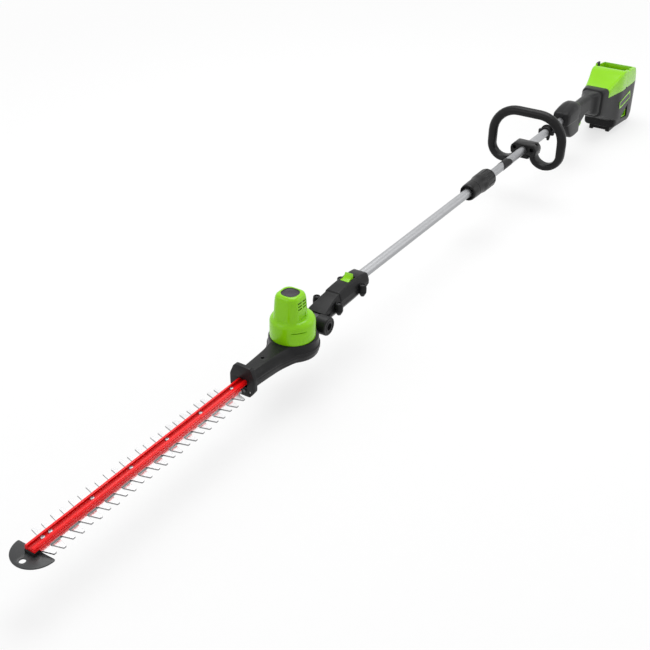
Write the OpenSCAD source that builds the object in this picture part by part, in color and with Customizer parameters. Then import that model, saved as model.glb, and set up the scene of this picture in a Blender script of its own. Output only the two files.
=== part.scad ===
// Pole hedge trimmer, cordless, with a pivoting head and a two-part pole.
// Every module draws in pole coordinates: X runs along the pole from the head pivot
// towards the blade tip, Y to the operator's left, Z up from the pole axis.

/* [Pole] */
// Height of the pole axis above the surface that the battery housing stands on
axis_height = 140; // [138:1:160]
// Outer diameter of both pole tubes
tube_d = 21; // [20:0.25:22]
// Wall thickness of the pole tubes
tube_wall = 1.5; // [1.25:0.25:2]
// Length of the pole from the head pivot to the joint between its two tubes
front_pole = 736; // [640:5:900]
// Length of the pole from the joint between its tubes to the rear handle
rear_pole = 543; // [520:5:700]
// Depth that the rear tube reaches into the rear handle
socket_depth = 42; // [30:1:50]

/* [Tube joint] */
// Length of the hand-tightened collar
collar_len = 118; // [100:1:130]
// Outer diameter of the collar at its front rim
collar_front_d = 41; // [40:0.5:44]
// Outer diameter of the collar at its rear end
collar_rear_d = 47; // [45:0.5:50]
// Diameter of the threaded ferrule inside the collar
ferrule_d = 30; // [29:0.5:32]

/* [Cutting bar] */
// Distance between neighbouring teeth on one side of a blade
tooth_pitch = 38; // [36:0.5:40]
// Number of teeth on the longer side of the upper blade
tooth_count = 13; // [9:1:14]
// Distance from the centre line to the tips of the teeth
tooth_reach = 33; // [30:0.5:36]
// Half the width of the solid strip of each blade
strip_half = 13; // [12:0.5:14]
// Thickness of each blade
blade_t = 2.8; // [2.4:0.1:3]
// Half the width of the foot of the blade rail
rail_half = 9.8; // [9.5:0.1:10.5]
// Height of the blade rail
rail_h = 8.5; // [8:0.25:9]
// Distance from the hand guard to the first tooth
first_tooth = 40; // [39:0.5:48]
// Radius of the round front of the tip plate
tip_r = 37.5; // [35:0.5:40]
// Thickness of the tip plate
tip_t = 2.5; // [2:0.1:3]
// Diameter of the hanging hole in the tip plate
hang_d = 10.2; // [8:0.2:12]

/* [Head] */
// Depth of the head pivot below the pole axis
pivot_drop = 20; // [19:0.5:21]
// Distance from the head pivot to the motor axis
motor_x = 77; // [75:0.5:79]
// Distance from the head pivot to the centre of the round gear case
case_x = 67; // [66:0.5:68]
// Radius of the gear case at its seam
case_r = 51; // [50:0.5:53]
// Distance from the head pivot to the rear face of the hand guard
guard_x = 226; // [222:1:240]
// Wall thickness of the moulded shells
shell_wall = 2.5; // [2:0.1:2.8]
// Radius of the round skirt of the motor cover
skirt_r = 44; // [43:0.5:45]
// Height of the motor cover above the gear case
cover_h = 95; // [93:1:100]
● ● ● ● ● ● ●
* _TASK PROMPT_: Each line of the material above needs to be quoted exactly, please.

* _FINAL RESULT_:
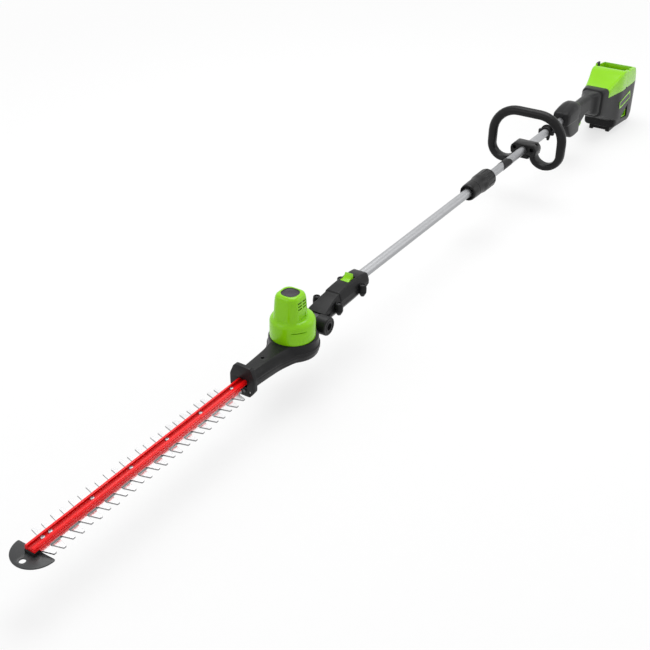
Write the OpenSCAD source that builds the object in this picture part by part, in color and with Customizer parameters. Then import that model, saved as model.glb, and set up the scene of this picture in a Blender script of its own. Output only the two files.
=== part.scad ===
// Pole hedge trimmer, cordless, with a pivoting head and a two-part pole.
// Every module draws in pole coordinates: X runs along the pole from the head pivot
// towards the blade tip, Y to the operator's left, Z up from the pole axis.

/* [Pole] */
// Height of the pole axis above the surface that the battery housing stands on
axis_height = 140; // [138:1:160]
// Outer diameter of both pole tubes
tube_d = 21; // [20:0.25:22]
// Wall thickness of the pole tubes
tube_wall = 1.5; // [1.25:0.25:2]
// Length of the pole from the head pivot to the joint between its two tubes
front_pole = 736; // [640:5:900]
// Length of the pole from the joint between its tubes to the rear handle
rear_pole = 543; // [520:5:700]
// Depth that the rear tube reaches into the rear handle
socket_depth = 42; // [30:1:50]

/* [Tube joint] */
// Length of the hand-tightened collar
collar_len = 118; // [100:1:130]
// Outer diameter of the collar at its front rim
collar_front_d = 41; // [40:0.5:44]
// Outer diameter of the collar at its rear end
collar_rear_d = 47; // [45:0.5:50]
// Diameter of the threaded ferrule inside the collar
ferrule_d = 30; // [29:0.5:32]

/* [Cutting bar] */
// Distance between neighbouring teeth on one side of a blade
tooth_pitch = 38; // [36:0.5:40]
// Number of teeth on the longer side of the upper blade
tooth_count = 13; // [9:1:14]
// Distance from the centre line to the tips of the teeth
tooth_reach = 33; // [30:0.5:36]
// Half the width of the solid strip of each blade
strip_half = 13; // [12:0.5:14]
// Thickness of each blade
blade_t = 2.8; // [2.4:0.1:3]
// Half the width of the foot of the blade rail
rail_half = 9.8; // [9.5:0.1:10.5]
// Height of the blade rail
rail_h = 8.5; // [8:0.25:9]
// Distance from the hand guard to the first tooth
first_tooth = 40; // [39:0.5:48]
// Radius of the round front of the tip plate
tip_r = 37.5; // [35:0.5:40]
// Thickness of the tip plate
tip_t = 2.5; // [2:0.1:3]
// Diameter of the hanging hole in the tip plate
hang_d = 10.2; // [8:0.2:12]

/* [Head] */
// Depth of the head pivot below the pole axis
pivot_drop = 20; // [19:0.5:21]
// Distance from the head pivot to the motor axis
motor_x = 77; // [75:0.5:79]
// Distance from the head pivot to the centre of the round gear case
case_x = 67; // [66:0.5:68]
// Radius of the gear case at its seam
case_r = 51; // [50:0.5:53]
// Distance from the head pivot to the rear face of the hand guard
guard_x = 226; // [222:1:240]
// Wall thickness of the moulded shells
shell_wall = 2.5; // [2:0.1:2.8]
// Radius of the round skirt of the motor cover
skirt_r = 44; // [43:0.5:45]
// Height of the motor cover above the gear case
cover_h = 95; // [93:1:100]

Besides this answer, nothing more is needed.